■ DATA SECTION
────────────────────
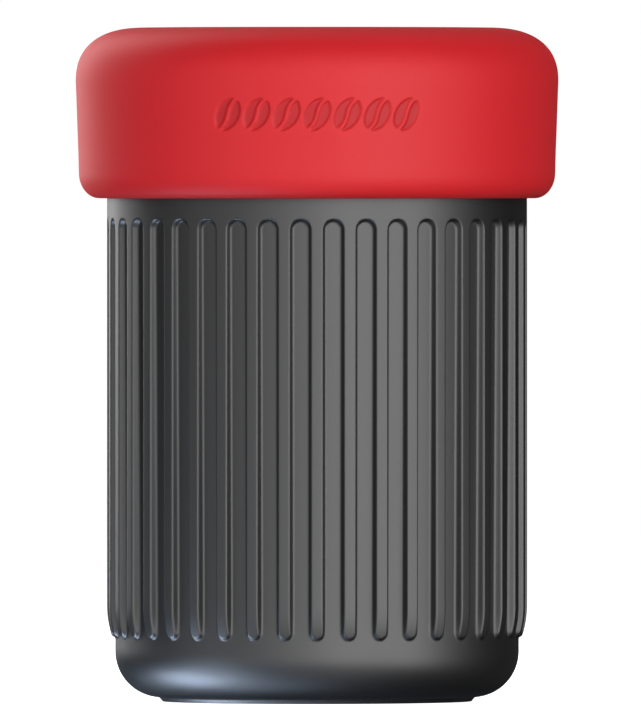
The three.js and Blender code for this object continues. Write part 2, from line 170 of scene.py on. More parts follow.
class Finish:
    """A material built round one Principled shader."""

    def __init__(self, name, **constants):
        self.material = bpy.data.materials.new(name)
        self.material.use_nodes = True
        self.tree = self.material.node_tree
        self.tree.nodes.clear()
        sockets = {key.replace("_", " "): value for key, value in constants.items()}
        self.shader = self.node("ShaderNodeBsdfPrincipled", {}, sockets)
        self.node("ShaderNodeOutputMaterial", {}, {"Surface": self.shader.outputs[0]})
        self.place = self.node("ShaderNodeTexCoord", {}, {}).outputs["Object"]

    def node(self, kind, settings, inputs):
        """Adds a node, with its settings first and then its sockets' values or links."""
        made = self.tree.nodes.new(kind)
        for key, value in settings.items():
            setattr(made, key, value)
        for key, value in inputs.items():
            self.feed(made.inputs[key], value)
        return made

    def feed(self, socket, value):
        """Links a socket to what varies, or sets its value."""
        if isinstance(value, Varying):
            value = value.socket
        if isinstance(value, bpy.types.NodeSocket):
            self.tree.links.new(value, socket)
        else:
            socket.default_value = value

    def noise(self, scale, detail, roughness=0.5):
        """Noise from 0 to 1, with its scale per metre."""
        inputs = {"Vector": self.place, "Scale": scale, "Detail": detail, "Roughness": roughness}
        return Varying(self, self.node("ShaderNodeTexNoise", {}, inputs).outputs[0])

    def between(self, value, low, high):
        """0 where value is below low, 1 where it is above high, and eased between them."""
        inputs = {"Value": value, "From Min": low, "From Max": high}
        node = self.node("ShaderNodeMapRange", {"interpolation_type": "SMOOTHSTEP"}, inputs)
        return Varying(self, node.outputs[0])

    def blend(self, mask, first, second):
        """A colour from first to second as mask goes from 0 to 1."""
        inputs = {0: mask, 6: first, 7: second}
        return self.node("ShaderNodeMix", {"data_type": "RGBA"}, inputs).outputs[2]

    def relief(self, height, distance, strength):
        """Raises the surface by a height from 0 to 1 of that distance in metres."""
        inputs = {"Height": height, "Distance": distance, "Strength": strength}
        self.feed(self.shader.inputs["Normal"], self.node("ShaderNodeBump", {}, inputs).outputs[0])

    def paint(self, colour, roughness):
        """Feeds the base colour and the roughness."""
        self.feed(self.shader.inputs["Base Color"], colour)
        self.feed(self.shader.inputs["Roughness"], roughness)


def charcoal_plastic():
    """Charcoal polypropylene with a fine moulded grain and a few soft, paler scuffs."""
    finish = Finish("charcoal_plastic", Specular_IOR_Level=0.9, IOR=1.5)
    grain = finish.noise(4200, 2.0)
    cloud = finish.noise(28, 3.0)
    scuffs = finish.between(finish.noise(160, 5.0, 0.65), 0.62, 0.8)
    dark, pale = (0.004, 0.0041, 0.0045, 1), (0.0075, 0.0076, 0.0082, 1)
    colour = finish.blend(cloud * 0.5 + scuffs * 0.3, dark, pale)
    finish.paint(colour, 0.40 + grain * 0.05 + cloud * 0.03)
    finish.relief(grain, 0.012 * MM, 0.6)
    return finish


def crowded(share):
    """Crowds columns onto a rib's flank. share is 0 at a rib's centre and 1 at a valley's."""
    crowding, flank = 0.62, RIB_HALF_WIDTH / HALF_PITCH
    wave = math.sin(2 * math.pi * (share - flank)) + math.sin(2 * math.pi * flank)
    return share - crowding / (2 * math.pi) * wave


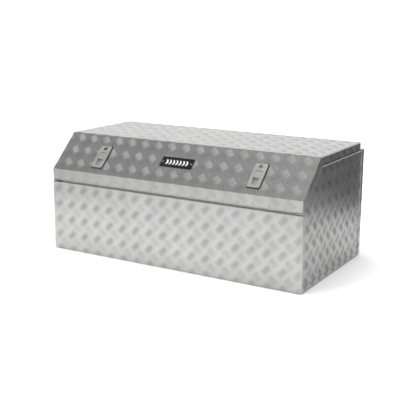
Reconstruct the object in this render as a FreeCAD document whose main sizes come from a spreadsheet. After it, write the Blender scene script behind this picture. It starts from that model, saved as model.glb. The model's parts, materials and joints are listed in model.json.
────────────────────
■ THE TASK
Search the entries for the word "materials", then list each line that holds it.

■ RESPONSE
        self.material = bpy.data.materials.new(name)
Reconstruct the object in this render as a FreeCAD document whose main sizes come from a spreadsheet. After it, write the Blender scene script behind this picture. It starts from that model, saved as model.glb. The model's parts, materials and joints are listed in model.json.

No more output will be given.